### What this task involves
Using the data below, return the stretch from the line that contains "hinge_bracket_lower();" through the line that contains "before = set(bpy.data.objects)", both included, exactly as it stands and nothing beyond it.

### Source data
>>>

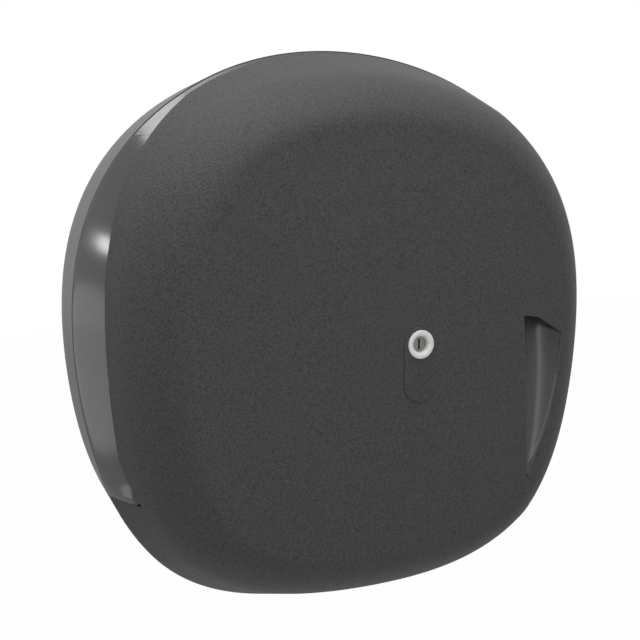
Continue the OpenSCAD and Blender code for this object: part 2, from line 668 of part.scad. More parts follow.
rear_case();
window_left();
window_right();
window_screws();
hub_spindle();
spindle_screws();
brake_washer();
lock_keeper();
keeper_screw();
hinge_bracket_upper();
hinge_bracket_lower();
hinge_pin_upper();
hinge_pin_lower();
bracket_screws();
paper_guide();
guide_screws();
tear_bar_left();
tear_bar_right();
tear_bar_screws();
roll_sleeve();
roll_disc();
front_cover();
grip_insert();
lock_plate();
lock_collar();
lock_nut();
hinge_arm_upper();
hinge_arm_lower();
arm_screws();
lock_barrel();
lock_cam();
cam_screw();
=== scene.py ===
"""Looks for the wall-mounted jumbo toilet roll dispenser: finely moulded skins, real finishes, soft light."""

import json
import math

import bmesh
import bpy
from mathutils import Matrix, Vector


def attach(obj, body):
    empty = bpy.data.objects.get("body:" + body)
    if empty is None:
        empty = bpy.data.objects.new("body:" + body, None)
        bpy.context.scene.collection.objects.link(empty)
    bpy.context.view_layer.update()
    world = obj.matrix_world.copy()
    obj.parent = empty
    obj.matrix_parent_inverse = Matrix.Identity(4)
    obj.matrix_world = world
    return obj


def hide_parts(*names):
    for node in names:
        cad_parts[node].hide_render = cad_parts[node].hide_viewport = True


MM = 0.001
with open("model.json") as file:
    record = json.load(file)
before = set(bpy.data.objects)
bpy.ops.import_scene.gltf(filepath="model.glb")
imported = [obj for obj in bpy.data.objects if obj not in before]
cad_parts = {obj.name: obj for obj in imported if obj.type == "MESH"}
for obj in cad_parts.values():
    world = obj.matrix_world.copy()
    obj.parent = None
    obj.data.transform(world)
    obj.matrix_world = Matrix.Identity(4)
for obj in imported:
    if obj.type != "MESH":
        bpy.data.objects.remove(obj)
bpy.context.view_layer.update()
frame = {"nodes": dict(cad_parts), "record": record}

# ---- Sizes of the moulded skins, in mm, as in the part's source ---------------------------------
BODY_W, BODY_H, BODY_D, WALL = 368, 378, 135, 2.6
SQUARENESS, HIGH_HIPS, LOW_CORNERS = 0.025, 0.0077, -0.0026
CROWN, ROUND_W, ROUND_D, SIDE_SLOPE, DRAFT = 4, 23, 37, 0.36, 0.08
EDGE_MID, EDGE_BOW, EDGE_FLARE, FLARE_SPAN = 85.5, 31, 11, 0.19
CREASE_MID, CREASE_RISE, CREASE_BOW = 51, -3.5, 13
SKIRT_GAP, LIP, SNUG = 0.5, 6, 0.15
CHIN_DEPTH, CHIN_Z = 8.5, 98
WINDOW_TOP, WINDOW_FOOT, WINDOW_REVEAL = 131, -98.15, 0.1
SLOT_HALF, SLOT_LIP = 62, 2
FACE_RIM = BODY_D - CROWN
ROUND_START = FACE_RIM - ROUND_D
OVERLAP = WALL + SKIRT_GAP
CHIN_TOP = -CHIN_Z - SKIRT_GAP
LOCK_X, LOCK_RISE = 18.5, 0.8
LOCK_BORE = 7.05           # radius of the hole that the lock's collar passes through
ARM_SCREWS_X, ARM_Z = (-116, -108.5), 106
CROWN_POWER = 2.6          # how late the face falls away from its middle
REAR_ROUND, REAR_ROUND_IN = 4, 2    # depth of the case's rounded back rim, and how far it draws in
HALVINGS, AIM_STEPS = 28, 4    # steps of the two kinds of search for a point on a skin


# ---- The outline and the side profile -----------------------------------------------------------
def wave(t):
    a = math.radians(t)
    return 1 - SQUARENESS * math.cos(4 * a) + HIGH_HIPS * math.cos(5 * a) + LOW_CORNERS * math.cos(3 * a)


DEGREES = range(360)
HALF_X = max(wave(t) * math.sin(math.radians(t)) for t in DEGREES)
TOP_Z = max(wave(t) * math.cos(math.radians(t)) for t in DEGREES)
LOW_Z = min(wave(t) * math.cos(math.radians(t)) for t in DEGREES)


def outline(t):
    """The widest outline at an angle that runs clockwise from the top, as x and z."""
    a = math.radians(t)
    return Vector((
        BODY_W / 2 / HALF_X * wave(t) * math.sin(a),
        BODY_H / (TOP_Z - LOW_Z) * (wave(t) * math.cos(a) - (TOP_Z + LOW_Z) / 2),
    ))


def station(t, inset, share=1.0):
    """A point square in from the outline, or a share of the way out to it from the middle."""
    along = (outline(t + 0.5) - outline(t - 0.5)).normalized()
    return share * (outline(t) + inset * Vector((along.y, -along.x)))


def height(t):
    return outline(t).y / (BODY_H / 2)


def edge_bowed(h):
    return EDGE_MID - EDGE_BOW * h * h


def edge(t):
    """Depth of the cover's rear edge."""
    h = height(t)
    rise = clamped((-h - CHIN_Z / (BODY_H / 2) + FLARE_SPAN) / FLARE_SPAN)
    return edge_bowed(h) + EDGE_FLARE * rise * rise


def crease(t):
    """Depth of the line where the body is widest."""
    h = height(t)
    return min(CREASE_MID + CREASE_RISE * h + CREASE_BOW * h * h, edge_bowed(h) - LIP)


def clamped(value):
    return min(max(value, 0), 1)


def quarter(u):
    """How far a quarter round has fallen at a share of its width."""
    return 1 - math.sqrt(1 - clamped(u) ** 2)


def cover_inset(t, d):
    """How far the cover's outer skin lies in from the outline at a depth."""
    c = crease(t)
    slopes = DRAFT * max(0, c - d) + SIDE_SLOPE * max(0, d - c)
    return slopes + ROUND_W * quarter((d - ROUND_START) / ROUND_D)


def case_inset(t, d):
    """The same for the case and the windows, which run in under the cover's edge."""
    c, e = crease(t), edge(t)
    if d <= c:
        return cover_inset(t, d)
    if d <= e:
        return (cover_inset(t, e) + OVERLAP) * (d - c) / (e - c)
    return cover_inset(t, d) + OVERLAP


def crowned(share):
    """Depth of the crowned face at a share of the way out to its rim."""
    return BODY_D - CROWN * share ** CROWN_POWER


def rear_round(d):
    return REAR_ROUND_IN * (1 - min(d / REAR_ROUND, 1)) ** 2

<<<

### Answer to this task
hinge_bracket_lower();
hinge_pin_upper();
hinge_pin_lower();
bracket_screws();
paper_guide();
guide_screws();
tear_bar_left();
tear_bar_right();
tear_bar_screws();
roll_sleeve();
roll_disc();
front_cover();
grip_insert();
lock_plate();
lock_collar();
lock_nut();
hinge_arm_upper();
hinge_arm_lower();
arm_screws();
lock_barrel();
lock_cam();
cam_screw();
=== scene.py ===
"""Looks for the wall-mounted jumbo toilet roll dispenser: finely moulded skins, real finishes, soft light."""

import json
import math

import bmesh
import bpy
from mathutils import Matrix, Vector


def attach(obj, body):
    empty = bpy.data.objects.get("body:" + body)
    if empty is None:
        empty = bpy.data.objects.new("body:" + body, None)
        bpy.context.scene.collection.objects.link(empty)
    bpy.context.view_layer.update()
    world = obj.matrix_world.copy()
    obj.parent = empty
    obj.matrix_parent_inverse = Matrix.Identity(4)
    obj.matrix_world = world
    return obj


def hide_parts(*names):
    for node in names:
        cad_parts[node].hide_render = cad_parts[node].hide_viewport = True


MM = 0.001
with open("model.json") as file:
    record = json.load(file)
before = set(bpy.data.objects)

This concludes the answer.